TO DO
Write out the listing beneath this instruction in its entirety, exactly as it reads.
[start]
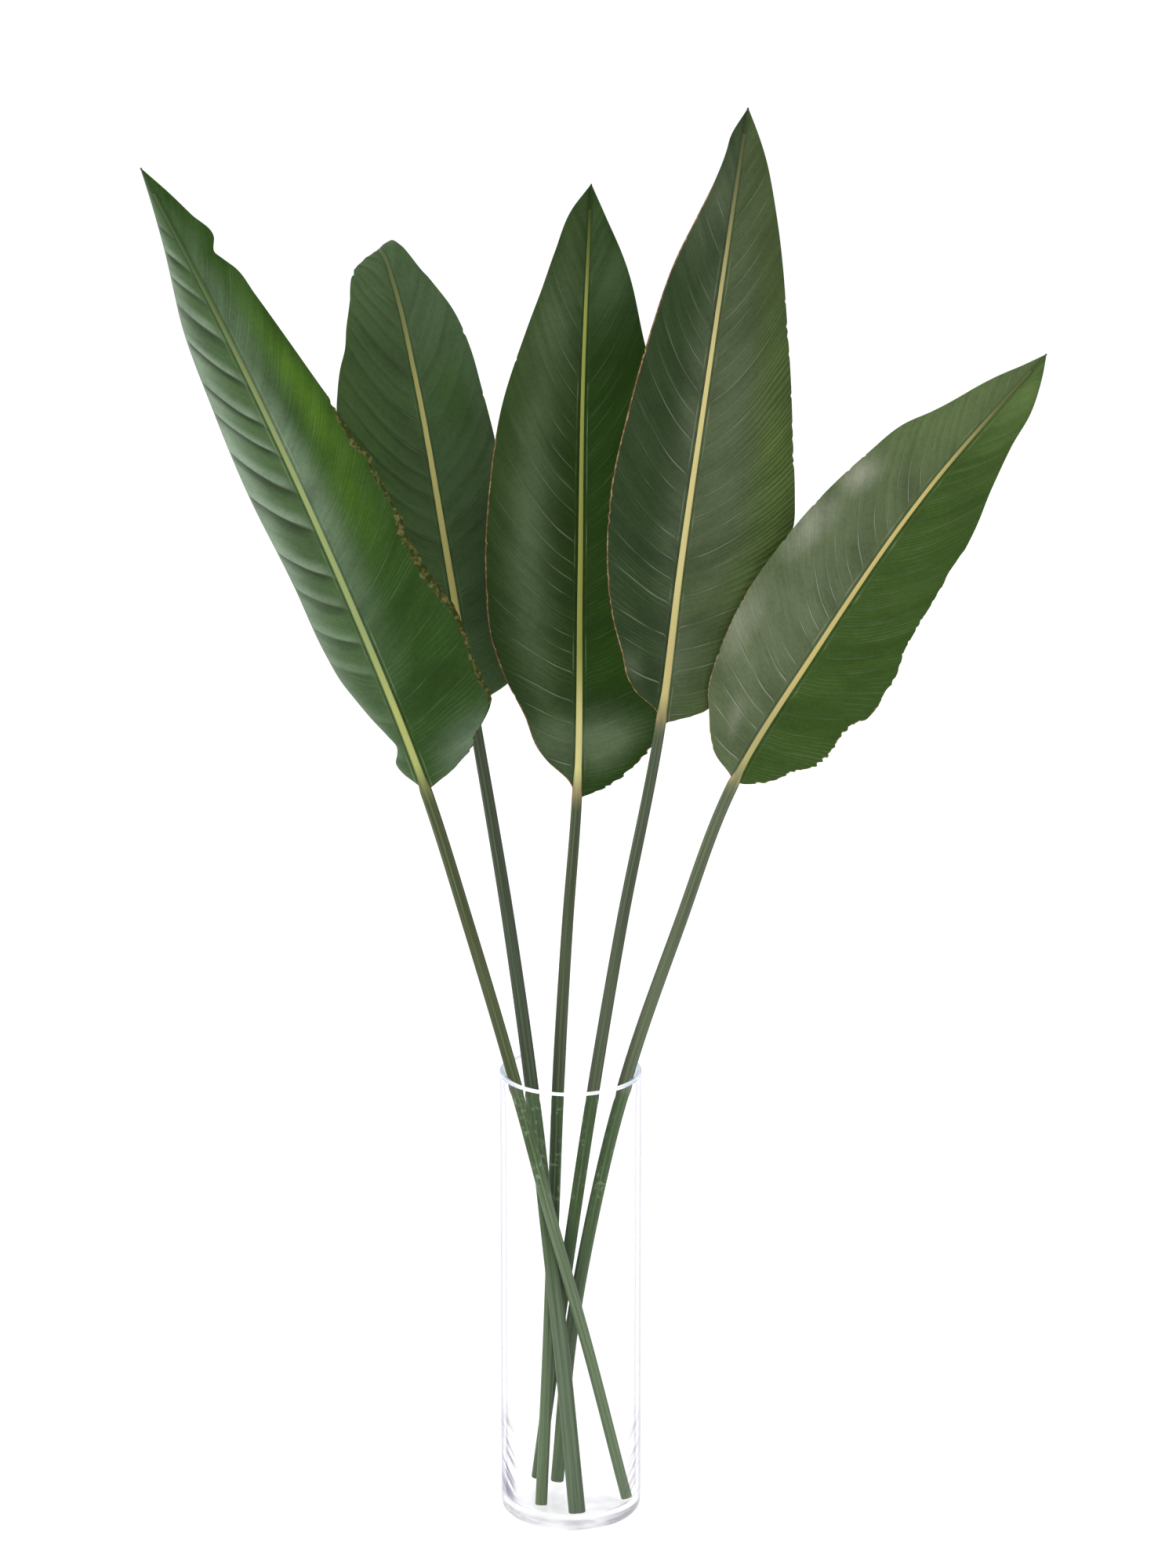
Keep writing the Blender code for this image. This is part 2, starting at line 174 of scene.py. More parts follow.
# One entry for each leaf, as it is modelled.
# centreline: stations from the cut foot to the tip; the sixth is where the blade starts.
# radii: of the stalk at its foot, at the vase's rim and at the blade.
# left, right: (percent of the blade's length, half-width), as the viewer sees the leaf.
# left_fold, right_fold: the blade's slope in degrees at the midrib and at the margin, + towards
# the viewer.
# ripple: height and number of the margin's waves.
# bites: number and depth of the notches in the right margin.
LEAVES = {
    "leaf_far_left": dict(
        centreline=[
            (35.5, -11, 10), (11, -12, 114), (-14, -13, 210), (-35, -7, 293), (-64, -11, 400),
            (-90, -18, 491), (-138, -26, 622), (-189, -30, 743), (-228, -34, 828), (-259, -38, 892),
        ],
        radii=(3.5, 3.9, 3.9), facing=(0.05, -0.95, 0.28),
        left=[
            (0, 0), (1.5, 7), (3, 14), (4.6, 17), (6, 13), (7.2, 11), (9, 15), (12, 23), (15, 30),
            (18, 36), (23, 40), (34, 42),
            (51, 46), (63, 42), (77, 32), (81, 26), (88, 15), (94, 7), (100, 0),
        ],
        right=[
            (0, 0), (2, 25), (6, 46), (8, 56), (16, 60), (21, 61), (28, 55), (34, 52), (46, 50),
            (54, 44), (61, 38), (69, 32), (77, 26.5), (81, 23.5), (83.3, 18.5), (84.6, 16),
            (86.6, 20), (91, 14), (97, 5), (100, 0),
        ],
        left_fold=(-8, -80), right_fold=(12, -14),
        ripple=(1.6, 7.0), bites=(16, 3.0),
    ),
    "leaf_back_left": dict(
        centreline=[
            (4, -36, 10), (-6, -17, 116), (-16, -3, 206), (-25, 12, 285), (-39, 28, 387),
            (-62, 46, 527), (-79, 60, 631), (-97, 70, 735), (-110, 77, 792), (-116, 85, 808),
            (-120, 94, 810), (-122, 101, 801), (-123, 105, 781), (-123, 106, 759),
        ],
        radii=(5.4, 4.4, 3.7), facing=(-0.05, -0.95, 0.25),
        left=[
            (0, 0), (4, 22), (10, 38), (17, 48), (25, 55), (35, 58), (45, 57), (59, 51), (64, 45),
            (67, 40), (71, 36), (75, 31), (79, 26), (84, 20), (89, 14), (94, 8), (100, 0),
        ],
        right=[
            (0, 0), (3, 25), (6, 30), (10, 35), (18, 40), (28, 43), (48, 42), (56, 40), (63, 38),
            (70, 32), (75, 24), (82, 13), (92, 8), (100, 0),
        ],
        left_fold=(14, -10), right_fold=(14, -22),
        ripple=(1.5, 5.0), bites=(0, 0.0),
    ),
    "leaf_centre": dict(
        centreline=[
            (-19, -22, 10), (-14, -5, 122), (-11, 8, 204), (-8, 18, 283), (-2, 20, 390),
            (4, 20, 474), (6, 22, 611), (8, 26, 746), (13, 34, 866),
        ],
        radii=(3.8, 4.0, 3.3), facing=(0.0, -0.96, 0.2),
        left=[
            (0, 0), (3, 6), (6, 19), (8, 25), (14, 35), (19, 45), (26, 55), (38, 60), (51, 58),
            (64, 51), (77, 36), (83, 28), (89, 21), (96, 11), (100, 0),
        ],
        right=[
            (0, 0), (2, 17), (5, 32), (9, 47), (13, 56), (26, 60), (38, 59), (51, 56), (61, 50),
            (69, 45), (75, 38), (87, 25), (95, 10), (100, 0),
        ],
        left_fold=(20, -12), right_fold=(18, -6),
        ripple=(1.5, 6.0), bites=(0, 0.0),
    ),
    "leaf_tall_right": dict(
        centreline=[
            (-22, 23, 9), (-8, 5, 124), (3, -8, 210), (15, -21, 298), (32, -30, 407),
            (56, -40, 542), (68, -45, 646), (84, -48, 765), (107, -52, 932),
        ],
        radii=(4.0, 4.0, 3.3), facing=(-0.06, -0.97, 0.1),
        left=[
            (0, 0), (2, 4), (4.5, 17), (6.5, 23), (11, 30), (16, 37), (23, 44), (31, 48), (38, 49),
            (50, 45.5), (64, 38.5), (76, 29), (82, 21), (88, 13.5), (93, 9), (95, 8), (100, 0),
        ],
        right=[
            (0, 0), (1.5, 16), (4, 30), (8, 37), (14, 47), (20, 55), (27, 62), (36, 66), (40, 64),
            (50, 57), (63, 47), (76, 35.5), (88, 22), (95, 11), (100, 0),
        ],
        left_fold=(18, -8), right_fold=(14, -20),
        ripple=(1.5, 7.0), bites=(0, 0.0),
    ),
    "leaf_far_right": dict(
        centreline=[
            (-9, 18, 9), (1, 3, 125), (15, -3, 208), (34, -9, 293), (68, -26, 405),
            (101, -44, 504), (150, -58, 593), (221, -72, 705), (287, -84, 788),
        ],
        radii=(4.3, 4.2, 3.7), facing=(0.05, -0.96, 0.24),
        left=[
            (0, 0), (1.5, 5), (3, 15), (6.5, 27), (10, 35), (13, 42), (18, 48), (25, 53), (37, 56),
            (44, 55), (56, 50), (66, 44), (74, 37), (78, 30), (88, 18), (96, 6), (100, 0),
        ],
        right=[
            (0, 0), (1, 6), (4, 20), (9, 34), (12, 40), (17, 45), (20, 45), (25, 50), (31, 51),
            (37, 49), (44, 45), (58, 42), (67, 37.5), (75, 29.5), (83, 22), (90, 17), (96, 8), (100, 0),
        ],
        left_fold=(14, -16), right_fold=(20, -2),
        ripple=(1.6, 6.0), bites=(14, 2.0),
    ),
}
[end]
WRITTEN ANSWER
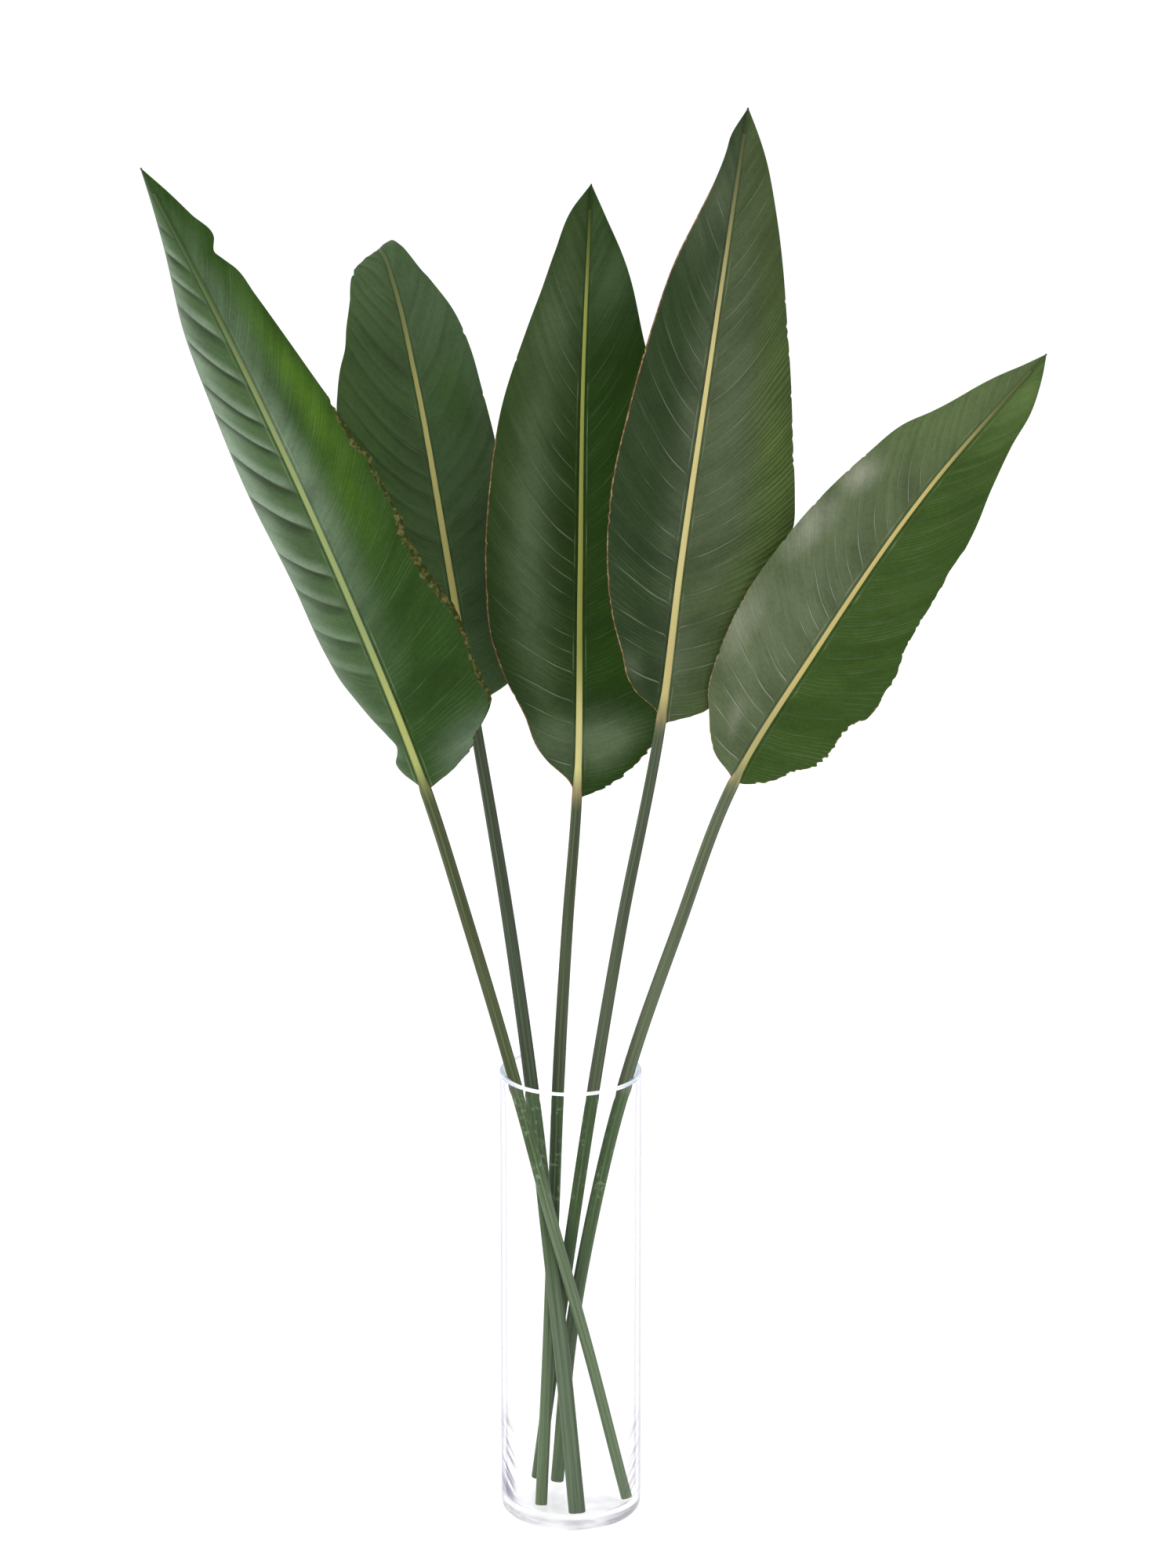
Keep writing the Blender code for this image. This is part 2, starting at line 174 of scene.py. More parts follow.
# One entry for each leaf, as it is modelled.
# centreline: stations from the cut foot to the tip; the sixth is where the blade starts.
# radii: of the stalk at its foot, at the vase's rim and at the blade.
# left, right: (percent of the blade's length, half-width), as the viewer sees the leaf.
# left_fold, right_fold: the blade's slope in degrees at the midrib and at the margin, + towards
# the viewer.
# ripple: height and number of the margin's waves.
# bites: number and depth of the notches in the right margin.
LEAVES = {
    "leaf_far_left": dict(
        centreline=[
            (35.5, -11, 10), (11, -12, 114), (-14, -13, 210), (-35, -7, 293), (-64, -11, 400),
            (-90, -18, 491), (-138, -26, 622), (-189, -30, 743), (-228, -34, 828), (-259, -38, 892),
        ],
        radii=(3.5, 3.9, 3.9), facing=(0.05, -0.95, 0.28),
        left=[
            (0, 0), (1.5, 7), (3, 14), (4.6, 17), (6, 13), (7.2, 11), (9, 15), (12, 23), (15, 30),
            (18, 36), (23, 40), (34, 42),
            (51, 46), (63, 42), (77, 32), (81, 26), (88, 15), (94, 7), (100, 0),
        ],
        right=[
            (0, 0), (2, 25), (6, 46), (8, 56), (16, 60), (21, 61), (28, 55), (34, 52), (46, 50),
            (54, 44), (61, 38), (69, 32), (77, 26.5), (81, 23.5), (83.3, 18.5), (84.6, 16),
            (86.6, 20), (91, 14), (97, 5), (100, 0),
        ],
        left_fold=(-8, -80), right_fold=(12, -14),
        ripple=(1.6, 7.0), bites=(16, 3.0),
    ),
    "leaf_back_left": dict(
        centreline=[
            (4, -36, 10), (-6, -17, 116), (-16, -3, 206), (-25, 12, 285), (-39, 28, 387),
            (-62, 46, 527), (-79, 60, 631), (-97, 70, 735), (-110, 77, 792), (-116, 85, 808),
            (-120, 94, 810), (-122, 101, 801), (-123, 105, 781), (-123, 106, 759),
        ],
        radii=(5.4, 4.4, 3.7), facing=(-0.05, -0.95, 0.25),
        left=[
            (0, 0), (4, 22), (10, 38), (17, 48), (25, 55), (35, 58), (45, 57), (59, 51), (64, 45),
            (67, 40), (71, 36), (75, 31), (79, 26), (84, 20), (89, 14), (94, 8), (100, 0),
        ],
        right=[
            (0, 0), (3, 25), (6, 30), (10, 35), (18, 40), (28, 43), (48, 42), (56, 40), (63, 38),
            (70, 32), (75, 24), (82, 13), (92, 8), (100, 0),
        ],
        left_fold=(14, -10), right_fold=(14, -22),
        ripple=(1.5, 5.0), bites=(0, 0.0),
    ),
    "leaf_centre": dict(
        centreline=[
            (-19, -22, 10), (-14, -5, 122), (-11, 8, 204), (-8, 18, 283), (-2, 20, 390),
            (4, 20, 474), (6, 22, 611), (8, 26, 746), (13, 34, 866),
        ],
        radii=(3.8, 4.0, 3.3), facing=(0.0, -0.96, 0.2),
        left=[
            (0, 0), (3, 6), (6, 19), (8, 25), (14, 35), (19, 45), (26, 55), (38, 60), (51, 58),
            (64, 51), (77, 36), (83, 28), (89, 21), (96, 11), (100, 0),
        ],
        right=[
            (0, 0), (2, 17), (5, 32), (9, 47), (13, 56), (26, 60), (38, 59), (51, 56), (61, 50),
            (69, 45), (75, 38), (87, 25), (95, 10), (100, 0),
        ],
        left_fold=(20, -12), right_fold=(18, -6),
        ripple=(1.5, 6.0), bites=(0, 0.0),
    ),
    "leaf_tall_right": dict(
        centreline=[
            (-22, 23, 9), (-8, 5, 124), (3, -8, 210), (15, -21, 298), (32, -30, 407),
            (56, -40, 542), (68, -45, 646), (84, -48, 765), (107, -52, 932),
        ],
        radii=(4.0, 4.0, 3.3), facing=(-0.06, -0.97, 0.1),
        left=[
            (0, 0), (2, 4), (4.5, 17), (6.5, 23), (11, 30), (16, 37), (23, 44), (31, 48), (38, 49),
            (50, 45.5), (64, 38.5), (76, 29), (82, 21), (88, 13.5), (93, 9), (95, 8), (100, 0),
        ],
        right=[
            (0, 0), (1.5, 16), (4, 30), (8, 37), (14, 47), (20, 55), (27, 62), (36, 66), (40, 64),
            (50, 57), (63, 47), (76, 35.5), (88, 22), (95, 11), (100, 0),
        ],
        left_fold=(18, -8), right_fold=(14, -20),
        ripple=(1.5, 7.0), bites=(0, 0.0),
    ),
    "leaf_far_right": dict(
        centreline=[
            (-9, 18, 9), (1, 3, 125), (15, -3, 208), (34, -9, 293), (68, -26, 405),
            (101, -44, 504), (150, -58, 593), (221, -72, 705), (287, -84, 788),
        ],
        radii=(4.3, 4.2, 3.7), facing=(0.05, -0.96, 0.24),
        left=[
            (0, 0), (1.5, 5), (3, 15), (6.5, 27), (10, 35), (13, 42), (18, 48), (25, 53), (37, 56),
            (44, 55), (56, 50), (66, 44), (74, 37), (78, 30), (88, 18), (96, 6), (100, 0),
        ],
        right=[
            (0, 0), (1, 6), (4, 20), (9, 34), (12, 40), (17, 45), (20, 45), (25, 50), (31, 51),
            (37, 49), (44, 45), (58, 42), (67, 37.5), (75, 29.5), (83, 22), (90, 17), (96, 8), (100, 0),
        ],
        left_fold=(14, -16), right_fold=(20, -2),
        ripple=(1.6, 6.0), bites=(14, 2.0),
    ),
}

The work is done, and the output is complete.